Courtesy: ReynoldsAudio


The Apogee wordclock card input is hard wire terminated. If you have the know-how, you can remove the termination, if so required.

 

The following picture (courtesy: Mike Rivers) shows exactly which resistor does the terminating and if you find it absolutely necessary to have the d8b in the middle of a wordclock chain and of that necessity, un-terminated, you can remove the resistor. It may also help if you are clocking the d8b from a master wordclock that is known to have a marginal output (eg., Big Ben)

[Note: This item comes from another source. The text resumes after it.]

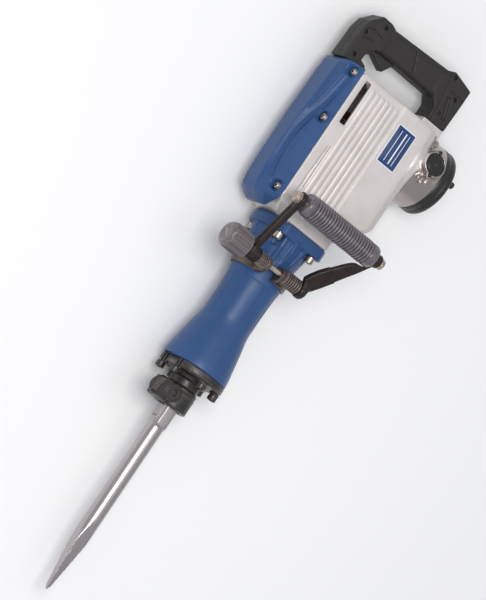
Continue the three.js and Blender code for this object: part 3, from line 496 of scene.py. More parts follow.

Be aware that although the resistor looks easy to remove, in real life, it is minute. You will need a desk mounted magnifying glass, a solder sucker, a very hot soldering iron, a perfectly working pair of tweezers and plenty of light. Place the board on a folded tea-towel or similar fabric and locate on a solid surface. This is to stop the board jumping about when you activate the release button of the solder sucker's plunger. Melt the solder at each end of the resistor and suck the solder quickly. Only heat each end once, then wait 30 seconds or so to allow the board to cool down before having another go if you didn't get all the solder the first time. Don't dwell with the iron or you may risk lifting the copper pads off the board which would render replacement of the resistor very difficult indeed. Make sure that once the resistor is removed, no stray bits of solder have found their way between the pads or fallen onto another part of the board.

Needless to say, if you don't feel comfortable attempting something like this, don't do it yourself. Get someone qualified to do it.